## DATA BLOCK
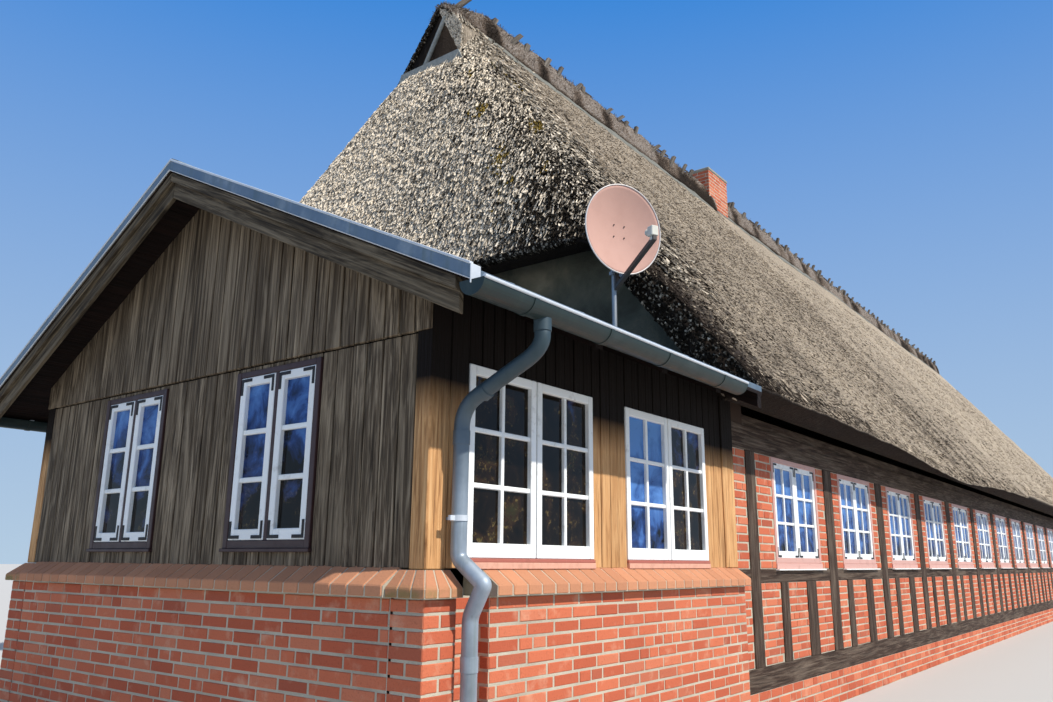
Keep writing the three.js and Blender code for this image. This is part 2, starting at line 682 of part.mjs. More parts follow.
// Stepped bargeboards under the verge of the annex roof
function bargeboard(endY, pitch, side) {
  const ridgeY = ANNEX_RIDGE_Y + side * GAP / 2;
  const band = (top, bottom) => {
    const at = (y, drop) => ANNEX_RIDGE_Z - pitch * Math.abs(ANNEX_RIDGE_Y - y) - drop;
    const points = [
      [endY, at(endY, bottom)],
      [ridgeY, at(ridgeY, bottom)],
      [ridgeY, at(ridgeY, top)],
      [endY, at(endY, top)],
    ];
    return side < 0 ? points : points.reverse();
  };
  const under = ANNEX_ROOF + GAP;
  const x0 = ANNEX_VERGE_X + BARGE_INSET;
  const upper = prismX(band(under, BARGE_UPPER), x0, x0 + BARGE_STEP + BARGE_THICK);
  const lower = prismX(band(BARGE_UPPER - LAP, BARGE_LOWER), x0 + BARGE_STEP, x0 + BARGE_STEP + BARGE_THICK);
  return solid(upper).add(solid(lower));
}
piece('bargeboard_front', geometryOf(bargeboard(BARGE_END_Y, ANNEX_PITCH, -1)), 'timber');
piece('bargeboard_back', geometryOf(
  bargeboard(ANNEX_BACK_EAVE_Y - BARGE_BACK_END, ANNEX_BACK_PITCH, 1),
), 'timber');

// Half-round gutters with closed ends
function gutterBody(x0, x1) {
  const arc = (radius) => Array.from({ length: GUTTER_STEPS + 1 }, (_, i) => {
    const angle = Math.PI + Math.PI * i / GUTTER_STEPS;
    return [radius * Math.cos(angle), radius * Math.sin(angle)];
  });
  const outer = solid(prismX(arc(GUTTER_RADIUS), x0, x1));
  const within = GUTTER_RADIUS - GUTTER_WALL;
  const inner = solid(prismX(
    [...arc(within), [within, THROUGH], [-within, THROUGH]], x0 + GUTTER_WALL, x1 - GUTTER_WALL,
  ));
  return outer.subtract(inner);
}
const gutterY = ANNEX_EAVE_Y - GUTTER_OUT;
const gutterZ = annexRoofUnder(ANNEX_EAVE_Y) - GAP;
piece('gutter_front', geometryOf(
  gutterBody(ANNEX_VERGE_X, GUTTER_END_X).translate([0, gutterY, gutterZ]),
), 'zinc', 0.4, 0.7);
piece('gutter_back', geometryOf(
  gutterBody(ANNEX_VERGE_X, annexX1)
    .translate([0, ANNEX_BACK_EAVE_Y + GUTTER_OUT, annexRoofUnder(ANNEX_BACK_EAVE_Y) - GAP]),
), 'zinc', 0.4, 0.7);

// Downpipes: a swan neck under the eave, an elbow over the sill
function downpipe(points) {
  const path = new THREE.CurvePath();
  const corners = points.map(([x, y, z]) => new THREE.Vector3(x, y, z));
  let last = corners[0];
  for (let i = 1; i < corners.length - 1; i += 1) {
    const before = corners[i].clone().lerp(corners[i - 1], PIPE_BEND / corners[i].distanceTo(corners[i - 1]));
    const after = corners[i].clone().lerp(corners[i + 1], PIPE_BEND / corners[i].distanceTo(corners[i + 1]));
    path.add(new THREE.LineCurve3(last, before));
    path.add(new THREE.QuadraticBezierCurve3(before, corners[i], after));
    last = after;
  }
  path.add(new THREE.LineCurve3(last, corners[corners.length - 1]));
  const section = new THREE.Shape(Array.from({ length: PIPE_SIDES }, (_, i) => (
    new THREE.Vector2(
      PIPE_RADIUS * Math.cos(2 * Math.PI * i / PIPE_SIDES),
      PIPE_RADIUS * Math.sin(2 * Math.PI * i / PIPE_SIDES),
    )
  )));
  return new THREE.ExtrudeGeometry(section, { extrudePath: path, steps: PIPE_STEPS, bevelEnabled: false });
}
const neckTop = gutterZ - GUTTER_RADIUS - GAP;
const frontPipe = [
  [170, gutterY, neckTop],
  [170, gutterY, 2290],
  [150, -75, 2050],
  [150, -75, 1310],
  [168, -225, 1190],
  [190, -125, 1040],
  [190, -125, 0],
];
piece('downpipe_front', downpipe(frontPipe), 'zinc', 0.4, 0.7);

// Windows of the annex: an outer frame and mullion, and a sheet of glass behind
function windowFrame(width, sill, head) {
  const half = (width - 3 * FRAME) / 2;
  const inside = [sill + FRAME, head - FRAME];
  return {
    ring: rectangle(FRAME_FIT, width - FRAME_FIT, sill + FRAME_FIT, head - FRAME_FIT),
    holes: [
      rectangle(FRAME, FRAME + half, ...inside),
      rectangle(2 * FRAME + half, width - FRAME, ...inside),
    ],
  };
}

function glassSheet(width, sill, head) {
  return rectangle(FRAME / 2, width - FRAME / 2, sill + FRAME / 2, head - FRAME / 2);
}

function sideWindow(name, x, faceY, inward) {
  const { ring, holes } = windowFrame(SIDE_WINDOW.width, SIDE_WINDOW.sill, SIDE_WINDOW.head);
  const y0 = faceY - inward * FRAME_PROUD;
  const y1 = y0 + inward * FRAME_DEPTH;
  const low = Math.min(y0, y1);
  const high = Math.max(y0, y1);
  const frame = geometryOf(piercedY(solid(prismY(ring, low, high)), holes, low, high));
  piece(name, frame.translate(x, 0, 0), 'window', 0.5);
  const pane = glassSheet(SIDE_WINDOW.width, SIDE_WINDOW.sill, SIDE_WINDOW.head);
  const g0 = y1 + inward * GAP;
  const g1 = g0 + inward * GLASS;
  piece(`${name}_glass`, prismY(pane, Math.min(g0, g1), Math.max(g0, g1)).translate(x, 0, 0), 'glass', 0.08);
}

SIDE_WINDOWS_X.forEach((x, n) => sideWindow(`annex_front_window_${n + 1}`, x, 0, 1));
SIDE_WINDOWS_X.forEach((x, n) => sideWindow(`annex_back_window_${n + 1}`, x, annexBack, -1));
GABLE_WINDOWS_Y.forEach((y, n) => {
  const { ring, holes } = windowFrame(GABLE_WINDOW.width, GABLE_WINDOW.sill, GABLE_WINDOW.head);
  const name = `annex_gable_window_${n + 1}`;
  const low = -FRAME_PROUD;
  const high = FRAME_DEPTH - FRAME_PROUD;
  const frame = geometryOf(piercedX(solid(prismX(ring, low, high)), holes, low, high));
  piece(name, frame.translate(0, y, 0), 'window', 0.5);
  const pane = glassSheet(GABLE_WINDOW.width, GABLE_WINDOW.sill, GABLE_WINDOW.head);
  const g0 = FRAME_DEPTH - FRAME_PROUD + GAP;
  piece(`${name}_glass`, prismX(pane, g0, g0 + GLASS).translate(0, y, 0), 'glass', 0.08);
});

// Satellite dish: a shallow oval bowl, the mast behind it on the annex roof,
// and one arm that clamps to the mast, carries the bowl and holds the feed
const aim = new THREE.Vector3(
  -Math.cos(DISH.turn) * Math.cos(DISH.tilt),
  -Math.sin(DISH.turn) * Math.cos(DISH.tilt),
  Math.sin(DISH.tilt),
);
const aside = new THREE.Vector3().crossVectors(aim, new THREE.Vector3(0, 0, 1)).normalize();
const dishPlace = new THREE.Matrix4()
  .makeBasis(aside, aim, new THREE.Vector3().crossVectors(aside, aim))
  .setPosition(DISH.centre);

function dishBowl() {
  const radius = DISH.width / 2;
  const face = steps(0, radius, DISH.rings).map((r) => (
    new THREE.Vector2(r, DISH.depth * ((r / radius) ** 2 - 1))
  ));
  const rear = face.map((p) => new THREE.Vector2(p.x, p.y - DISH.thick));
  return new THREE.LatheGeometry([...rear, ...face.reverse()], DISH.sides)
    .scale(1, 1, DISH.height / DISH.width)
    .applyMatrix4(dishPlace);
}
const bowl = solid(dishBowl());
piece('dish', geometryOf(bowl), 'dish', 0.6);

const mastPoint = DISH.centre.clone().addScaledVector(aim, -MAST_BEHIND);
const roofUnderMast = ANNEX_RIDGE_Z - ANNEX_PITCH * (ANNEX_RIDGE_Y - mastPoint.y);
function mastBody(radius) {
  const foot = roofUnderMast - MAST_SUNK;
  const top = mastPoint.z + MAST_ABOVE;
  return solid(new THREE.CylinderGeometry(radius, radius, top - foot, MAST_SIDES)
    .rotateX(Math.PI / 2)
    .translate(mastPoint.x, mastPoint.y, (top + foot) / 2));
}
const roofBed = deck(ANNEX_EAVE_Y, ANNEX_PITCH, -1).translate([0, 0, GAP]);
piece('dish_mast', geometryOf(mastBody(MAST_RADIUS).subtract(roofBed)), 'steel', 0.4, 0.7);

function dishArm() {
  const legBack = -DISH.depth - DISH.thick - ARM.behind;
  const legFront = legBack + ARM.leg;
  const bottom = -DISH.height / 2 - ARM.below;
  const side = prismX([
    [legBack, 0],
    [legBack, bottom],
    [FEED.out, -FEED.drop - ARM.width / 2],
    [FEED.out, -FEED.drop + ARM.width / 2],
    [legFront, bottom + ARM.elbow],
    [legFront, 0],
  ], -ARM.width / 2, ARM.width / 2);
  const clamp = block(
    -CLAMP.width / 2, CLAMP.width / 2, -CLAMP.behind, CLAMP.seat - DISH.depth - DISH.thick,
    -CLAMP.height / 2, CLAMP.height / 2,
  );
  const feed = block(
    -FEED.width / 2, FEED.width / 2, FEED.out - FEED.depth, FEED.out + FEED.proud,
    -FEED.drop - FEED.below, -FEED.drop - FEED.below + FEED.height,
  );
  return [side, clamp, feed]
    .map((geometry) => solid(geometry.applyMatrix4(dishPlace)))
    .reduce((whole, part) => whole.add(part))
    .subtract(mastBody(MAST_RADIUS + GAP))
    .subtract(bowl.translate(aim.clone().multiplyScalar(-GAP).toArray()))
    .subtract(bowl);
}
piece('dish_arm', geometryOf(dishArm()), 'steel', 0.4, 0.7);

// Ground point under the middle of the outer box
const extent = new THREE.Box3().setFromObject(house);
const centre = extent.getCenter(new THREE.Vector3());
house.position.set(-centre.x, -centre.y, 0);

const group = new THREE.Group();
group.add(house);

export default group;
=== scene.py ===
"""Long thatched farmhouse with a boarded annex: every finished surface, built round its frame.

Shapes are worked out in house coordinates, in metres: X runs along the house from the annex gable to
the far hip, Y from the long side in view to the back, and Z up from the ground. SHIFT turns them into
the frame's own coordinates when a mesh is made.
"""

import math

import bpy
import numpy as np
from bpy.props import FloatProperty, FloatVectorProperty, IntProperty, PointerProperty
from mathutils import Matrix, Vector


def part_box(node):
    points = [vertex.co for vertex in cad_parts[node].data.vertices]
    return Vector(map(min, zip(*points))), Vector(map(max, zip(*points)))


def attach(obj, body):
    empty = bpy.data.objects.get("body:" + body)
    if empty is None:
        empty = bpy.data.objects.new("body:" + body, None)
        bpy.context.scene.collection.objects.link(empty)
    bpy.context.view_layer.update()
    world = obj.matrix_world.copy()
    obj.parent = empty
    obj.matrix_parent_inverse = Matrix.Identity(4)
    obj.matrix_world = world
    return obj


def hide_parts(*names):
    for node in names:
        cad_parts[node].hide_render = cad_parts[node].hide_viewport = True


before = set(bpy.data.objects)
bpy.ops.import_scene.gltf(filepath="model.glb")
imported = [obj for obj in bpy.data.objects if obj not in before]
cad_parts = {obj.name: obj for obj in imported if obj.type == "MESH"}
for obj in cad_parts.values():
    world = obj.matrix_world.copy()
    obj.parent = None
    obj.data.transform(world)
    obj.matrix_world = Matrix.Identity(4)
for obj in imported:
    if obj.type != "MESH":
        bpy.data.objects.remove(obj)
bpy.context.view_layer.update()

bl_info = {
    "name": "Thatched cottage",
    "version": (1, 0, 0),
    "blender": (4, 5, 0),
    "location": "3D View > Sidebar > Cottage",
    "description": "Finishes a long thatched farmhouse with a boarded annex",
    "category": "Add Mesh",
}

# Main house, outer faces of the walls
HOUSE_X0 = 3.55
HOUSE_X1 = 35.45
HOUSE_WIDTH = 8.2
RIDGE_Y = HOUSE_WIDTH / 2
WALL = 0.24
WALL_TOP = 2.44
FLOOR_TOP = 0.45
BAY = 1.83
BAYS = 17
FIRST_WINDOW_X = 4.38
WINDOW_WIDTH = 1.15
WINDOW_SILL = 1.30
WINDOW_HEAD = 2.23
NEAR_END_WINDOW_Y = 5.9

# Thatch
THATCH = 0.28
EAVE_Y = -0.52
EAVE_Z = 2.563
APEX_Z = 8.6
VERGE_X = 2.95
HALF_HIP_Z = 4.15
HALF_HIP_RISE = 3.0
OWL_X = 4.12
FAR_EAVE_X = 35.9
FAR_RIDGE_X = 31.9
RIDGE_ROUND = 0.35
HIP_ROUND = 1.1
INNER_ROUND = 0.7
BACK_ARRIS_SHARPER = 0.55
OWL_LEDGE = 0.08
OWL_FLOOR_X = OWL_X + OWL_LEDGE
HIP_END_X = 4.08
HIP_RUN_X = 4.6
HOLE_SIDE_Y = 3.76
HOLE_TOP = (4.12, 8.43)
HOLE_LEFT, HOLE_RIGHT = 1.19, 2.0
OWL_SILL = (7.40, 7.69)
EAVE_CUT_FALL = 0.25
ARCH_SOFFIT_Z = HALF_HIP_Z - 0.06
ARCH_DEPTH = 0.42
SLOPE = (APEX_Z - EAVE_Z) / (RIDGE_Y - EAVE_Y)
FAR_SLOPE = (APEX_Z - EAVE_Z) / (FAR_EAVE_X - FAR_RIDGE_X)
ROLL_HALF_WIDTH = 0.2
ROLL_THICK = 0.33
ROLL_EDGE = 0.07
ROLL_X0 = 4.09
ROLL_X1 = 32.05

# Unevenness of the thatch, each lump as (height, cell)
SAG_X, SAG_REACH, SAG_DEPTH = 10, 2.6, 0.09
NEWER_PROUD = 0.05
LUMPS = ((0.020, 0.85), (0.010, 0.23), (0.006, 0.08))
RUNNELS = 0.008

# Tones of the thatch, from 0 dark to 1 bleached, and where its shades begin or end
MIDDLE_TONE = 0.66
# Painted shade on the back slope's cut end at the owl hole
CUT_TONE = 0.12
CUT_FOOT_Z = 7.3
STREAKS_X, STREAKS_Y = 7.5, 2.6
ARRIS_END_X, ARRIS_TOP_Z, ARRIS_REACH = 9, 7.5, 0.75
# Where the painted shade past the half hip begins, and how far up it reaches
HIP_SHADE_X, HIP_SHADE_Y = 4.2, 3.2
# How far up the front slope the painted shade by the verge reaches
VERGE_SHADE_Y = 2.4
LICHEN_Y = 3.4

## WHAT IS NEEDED
Your output shall consist solely of the lines from the line with "the outer box" to the line with "before = set(bpy.data.objects)", reproduced exactly, both ends included.

## RESPONSE TO THE TASK
// Ground point under the middle of the outer box
const extent = new THREE.Box3().setFromObject(house);
const centre = extent.getCenter(new THREE.Vector3());
house.position.set(-centre.x, -centre.y, 0);

const group = new THREE.Group();
group.add(house);

export default group;
=== scene.py ===
"""Long thatched farmhouse with a boarded annex: every finished surface, built round its frame.

Shapes are worked out in house coordinates, in metres: X runs along the house from the annex gable to
the far hip, Y from the long side in view to the back, and Z up from the ground. SHIFT turns them into
the frame's own coordinates when a mesh is made.
"""

import math

import bpy
import numpy as np
from bpy.props import FloatProperty, FloatVectorProperty, IntProperty, PointerProperty
from mathutils import Matrix, Vector


def part_box(node):
    points = [vertex.co for vertex in cad_parts[node].data.vertices]
    return Vector(map(min, zip(*points))), Vector(map(max, zip(*points)))


def attach(obj, body):
    empty = bpy.data.objects.get("body:" + body)
    if empty is None:
        empty = bpy.data.objects.new("body:" + body, None)
        bpy.context.scene.collection.objects.link(empty)
    bpy.context.view_layer.update()
    world = obj.matrix_world.copy()
    obj.parent = empty
    obj.matrix_parent_inverse = Matrix.Identity(4)
    obj.matrix_world = world
    return obj


def hide_parts(*names):
    for node in names:
        cad_parts[node].hide_render = cad_parts[node].hide_viewport = True


before = set(bpy.data.objects)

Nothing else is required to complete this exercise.